» DO THIS
Begin at the line containing "Reconstruct the object" in the entries below and end at the line containing "front is -Y."; transcribe that range exactly and nothing outside it.

○ ○ ○ ○ ○

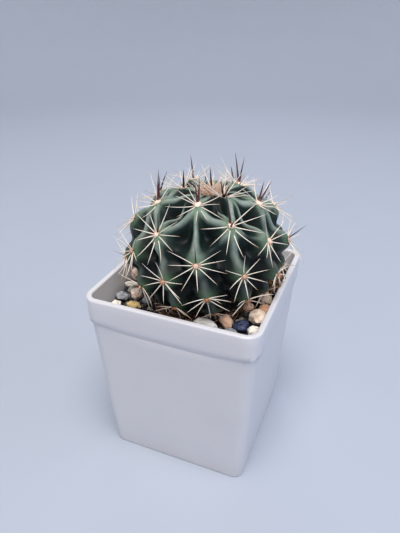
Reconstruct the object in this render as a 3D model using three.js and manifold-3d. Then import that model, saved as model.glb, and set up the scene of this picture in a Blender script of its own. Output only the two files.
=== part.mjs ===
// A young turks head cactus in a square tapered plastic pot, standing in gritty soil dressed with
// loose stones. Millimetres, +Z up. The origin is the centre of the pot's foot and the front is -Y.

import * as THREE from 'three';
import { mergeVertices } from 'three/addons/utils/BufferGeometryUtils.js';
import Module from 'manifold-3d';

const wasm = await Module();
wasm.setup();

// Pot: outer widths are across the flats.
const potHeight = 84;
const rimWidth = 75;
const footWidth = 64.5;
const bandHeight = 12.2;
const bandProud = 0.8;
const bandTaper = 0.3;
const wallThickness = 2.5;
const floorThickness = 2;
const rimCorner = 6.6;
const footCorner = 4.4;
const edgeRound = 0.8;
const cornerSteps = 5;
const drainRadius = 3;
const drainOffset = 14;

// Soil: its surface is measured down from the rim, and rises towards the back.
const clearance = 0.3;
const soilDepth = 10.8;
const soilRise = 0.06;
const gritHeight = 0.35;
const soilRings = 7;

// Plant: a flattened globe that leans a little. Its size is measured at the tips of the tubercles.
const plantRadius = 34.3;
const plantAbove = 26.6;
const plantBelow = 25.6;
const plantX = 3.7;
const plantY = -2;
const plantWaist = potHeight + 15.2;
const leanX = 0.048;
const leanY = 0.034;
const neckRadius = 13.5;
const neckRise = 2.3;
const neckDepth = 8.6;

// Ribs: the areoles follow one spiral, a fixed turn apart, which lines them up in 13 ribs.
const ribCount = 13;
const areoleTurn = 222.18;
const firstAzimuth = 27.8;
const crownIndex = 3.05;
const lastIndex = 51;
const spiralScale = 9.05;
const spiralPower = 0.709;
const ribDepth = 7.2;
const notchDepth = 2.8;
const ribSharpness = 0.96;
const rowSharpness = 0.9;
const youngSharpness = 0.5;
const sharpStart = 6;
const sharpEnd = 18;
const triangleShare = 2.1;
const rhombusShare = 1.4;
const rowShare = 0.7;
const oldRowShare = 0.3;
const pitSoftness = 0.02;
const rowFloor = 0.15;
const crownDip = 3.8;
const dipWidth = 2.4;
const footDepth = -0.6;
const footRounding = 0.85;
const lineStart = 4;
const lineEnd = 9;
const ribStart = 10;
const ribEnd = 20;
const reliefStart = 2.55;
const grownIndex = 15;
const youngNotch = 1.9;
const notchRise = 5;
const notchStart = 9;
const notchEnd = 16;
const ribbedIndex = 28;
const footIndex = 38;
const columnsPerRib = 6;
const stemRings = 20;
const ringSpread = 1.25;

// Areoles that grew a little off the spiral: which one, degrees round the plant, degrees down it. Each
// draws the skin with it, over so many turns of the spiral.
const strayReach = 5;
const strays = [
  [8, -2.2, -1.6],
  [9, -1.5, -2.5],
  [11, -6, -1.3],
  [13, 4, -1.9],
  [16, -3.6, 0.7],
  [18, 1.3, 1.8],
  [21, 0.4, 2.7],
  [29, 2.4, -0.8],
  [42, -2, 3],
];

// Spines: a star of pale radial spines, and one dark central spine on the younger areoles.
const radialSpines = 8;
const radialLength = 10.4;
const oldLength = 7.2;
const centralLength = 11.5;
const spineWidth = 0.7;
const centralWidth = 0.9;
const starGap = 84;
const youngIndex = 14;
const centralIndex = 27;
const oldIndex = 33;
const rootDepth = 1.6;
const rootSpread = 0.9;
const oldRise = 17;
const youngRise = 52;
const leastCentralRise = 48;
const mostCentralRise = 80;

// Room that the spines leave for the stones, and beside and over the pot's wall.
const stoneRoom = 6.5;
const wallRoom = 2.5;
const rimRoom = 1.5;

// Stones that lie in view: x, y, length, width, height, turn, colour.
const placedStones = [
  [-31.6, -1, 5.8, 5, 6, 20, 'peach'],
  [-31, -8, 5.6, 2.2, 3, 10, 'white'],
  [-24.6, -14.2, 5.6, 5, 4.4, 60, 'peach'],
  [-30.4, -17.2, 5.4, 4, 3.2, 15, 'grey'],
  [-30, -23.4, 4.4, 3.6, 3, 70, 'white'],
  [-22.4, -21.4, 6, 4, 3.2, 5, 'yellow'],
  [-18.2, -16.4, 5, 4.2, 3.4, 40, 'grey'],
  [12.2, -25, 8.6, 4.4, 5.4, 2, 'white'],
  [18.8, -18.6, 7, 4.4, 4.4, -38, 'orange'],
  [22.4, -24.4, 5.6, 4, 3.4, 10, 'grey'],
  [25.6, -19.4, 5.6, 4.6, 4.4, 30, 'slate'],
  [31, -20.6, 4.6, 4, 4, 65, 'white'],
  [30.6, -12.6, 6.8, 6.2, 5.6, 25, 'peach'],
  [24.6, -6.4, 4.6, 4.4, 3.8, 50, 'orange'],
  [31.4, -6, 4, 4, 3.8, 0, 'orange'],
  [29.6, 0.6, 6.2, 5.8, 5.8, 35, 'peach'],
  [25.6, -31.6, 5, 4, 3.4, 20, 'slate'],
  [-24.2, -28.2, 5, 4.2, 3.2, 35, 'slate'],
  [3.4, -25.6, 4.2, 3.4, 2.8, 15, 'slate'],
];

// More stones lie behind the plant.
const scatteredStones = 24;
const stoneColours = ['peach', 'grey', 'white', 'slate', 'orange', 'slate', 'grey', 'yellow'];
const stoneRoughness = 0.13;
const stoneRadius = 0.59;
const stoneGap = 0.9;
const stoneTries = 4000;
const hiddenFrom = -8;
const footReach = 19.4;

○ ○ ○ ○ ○

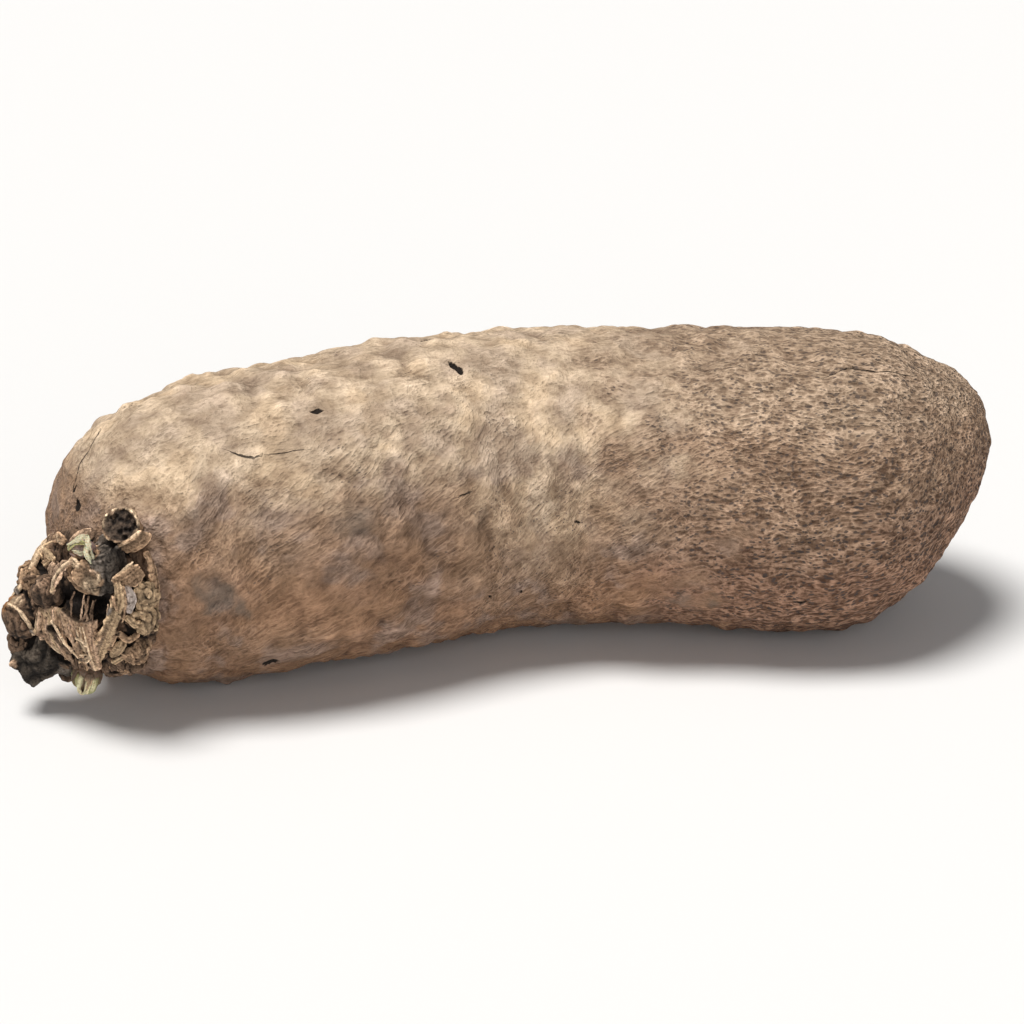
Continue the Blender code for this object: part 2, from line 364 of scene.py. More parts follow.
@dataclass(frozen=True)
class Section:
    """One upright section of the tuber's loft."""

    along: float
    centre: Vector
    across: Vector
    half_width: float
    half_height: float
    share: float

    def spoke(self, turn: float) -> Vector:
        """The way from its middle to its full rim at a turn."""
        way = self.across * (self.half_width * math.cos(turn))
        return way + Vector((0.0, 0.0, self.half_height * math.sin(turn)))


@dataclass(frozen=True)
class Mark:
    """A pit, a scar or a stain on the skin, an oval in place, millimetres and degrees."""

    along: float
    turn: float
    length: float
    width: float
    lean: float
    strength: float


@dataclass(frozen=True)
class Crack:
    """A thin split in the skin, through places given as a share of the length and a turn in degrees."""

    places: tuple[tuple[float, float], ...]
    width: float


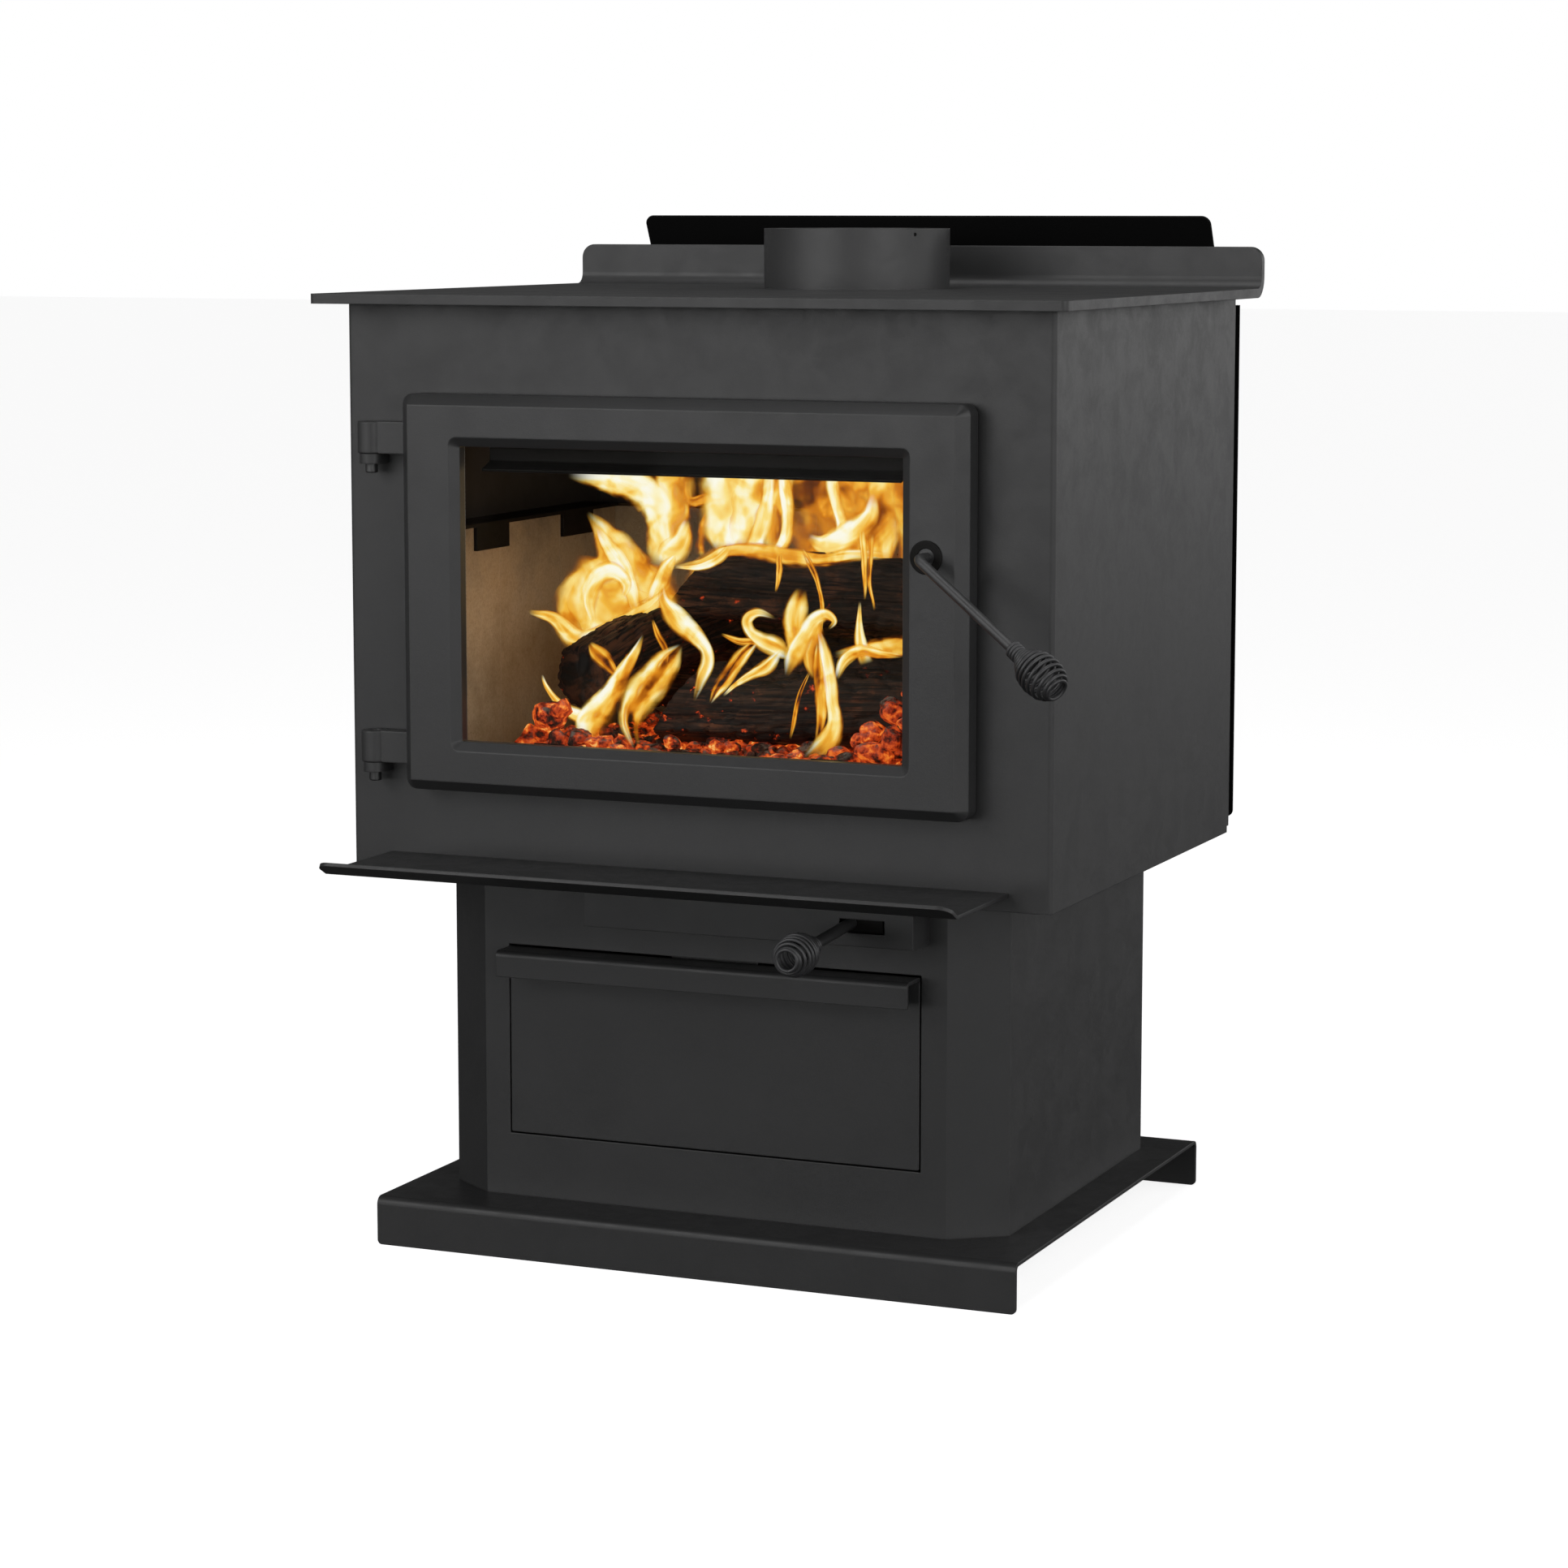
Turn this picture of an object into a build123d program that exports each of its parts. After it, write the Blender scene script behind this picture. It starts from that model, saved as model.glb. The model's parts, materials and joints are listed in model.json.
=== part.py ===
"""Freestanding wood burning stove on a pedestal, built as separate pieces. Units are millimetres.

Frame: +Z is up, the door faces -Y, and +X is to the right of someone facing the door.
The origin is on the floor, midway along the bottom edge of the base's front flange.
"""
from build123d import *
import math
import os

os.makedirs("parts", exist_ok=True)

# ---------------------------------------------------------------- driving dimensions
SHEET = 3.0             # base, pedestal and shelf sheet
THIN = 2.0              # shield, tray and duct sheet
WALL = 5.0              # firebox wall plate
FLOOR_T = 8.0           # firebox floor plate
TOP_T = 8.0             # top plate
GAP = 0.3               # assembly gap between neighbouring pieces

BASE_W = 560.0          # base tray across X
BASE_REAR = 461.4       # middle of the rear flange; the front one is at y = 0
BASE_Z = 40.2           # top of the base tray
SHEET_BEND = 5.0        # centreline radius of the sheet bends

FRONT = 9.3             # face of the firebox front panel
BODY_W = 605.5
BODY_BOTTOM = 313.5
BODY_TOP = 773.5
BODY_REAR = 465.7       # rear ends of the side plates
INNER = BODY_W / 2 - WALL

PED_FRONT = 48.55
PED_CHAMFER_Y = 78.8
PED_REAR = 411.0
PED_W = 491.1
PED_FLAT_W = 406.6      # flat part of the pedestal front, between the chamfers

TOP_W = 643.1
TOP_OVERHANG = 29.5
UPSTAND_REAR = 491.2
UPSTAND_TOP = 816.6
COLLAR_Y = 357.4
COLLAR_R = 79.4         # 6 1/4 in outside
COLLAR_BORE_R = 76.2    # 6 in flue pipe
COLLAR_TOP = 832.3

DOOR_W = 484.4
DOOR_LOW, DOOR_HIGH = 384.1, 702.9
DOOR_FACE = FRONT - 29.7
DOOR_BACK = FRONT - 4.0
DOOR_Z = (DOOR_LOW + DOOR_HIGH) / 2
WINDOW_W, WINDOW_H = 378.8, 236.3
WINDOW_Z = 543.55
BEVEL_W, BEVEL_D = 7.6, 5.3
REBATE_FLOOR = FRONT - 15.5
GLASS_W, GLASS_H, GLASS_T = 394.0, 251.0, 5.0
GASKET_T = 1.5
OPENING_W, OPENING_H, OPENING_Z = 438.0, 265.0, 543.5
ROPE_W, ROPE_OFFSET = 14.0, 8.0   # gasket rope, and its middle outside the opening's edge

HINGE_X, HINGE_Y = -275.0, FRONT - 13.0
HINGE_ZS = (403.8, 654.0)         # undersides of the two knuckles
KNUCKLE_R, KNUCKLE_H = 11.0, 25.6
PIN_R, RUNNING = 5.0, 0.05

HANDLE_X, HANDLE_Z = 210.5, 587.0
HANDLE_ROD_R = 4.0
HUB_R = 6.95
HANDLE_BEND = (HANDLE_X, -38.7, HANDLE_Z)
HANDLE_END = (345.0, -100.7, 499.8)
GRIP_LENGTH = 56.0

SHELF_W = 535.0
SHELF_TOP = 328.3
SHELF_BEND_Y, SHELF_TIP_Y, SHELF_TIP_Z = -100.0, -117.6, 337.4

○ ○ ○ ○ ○

» ANSWER TO THIS PROBLEM
Reconstruct the object in this render as a 3D model using three.js and manifold-3d. Then import that model, saved as model.glb, and set up the scene of this picture in a Blender script of its own. Output only the two files.
=== part.mjs ===
// A young turks head cactus in a square tapered plastic pot, standing in gritty soil dressed with
// loose stones. Millimetres, +Z up. The origin is the centre of the pot's foot and the front is -Y.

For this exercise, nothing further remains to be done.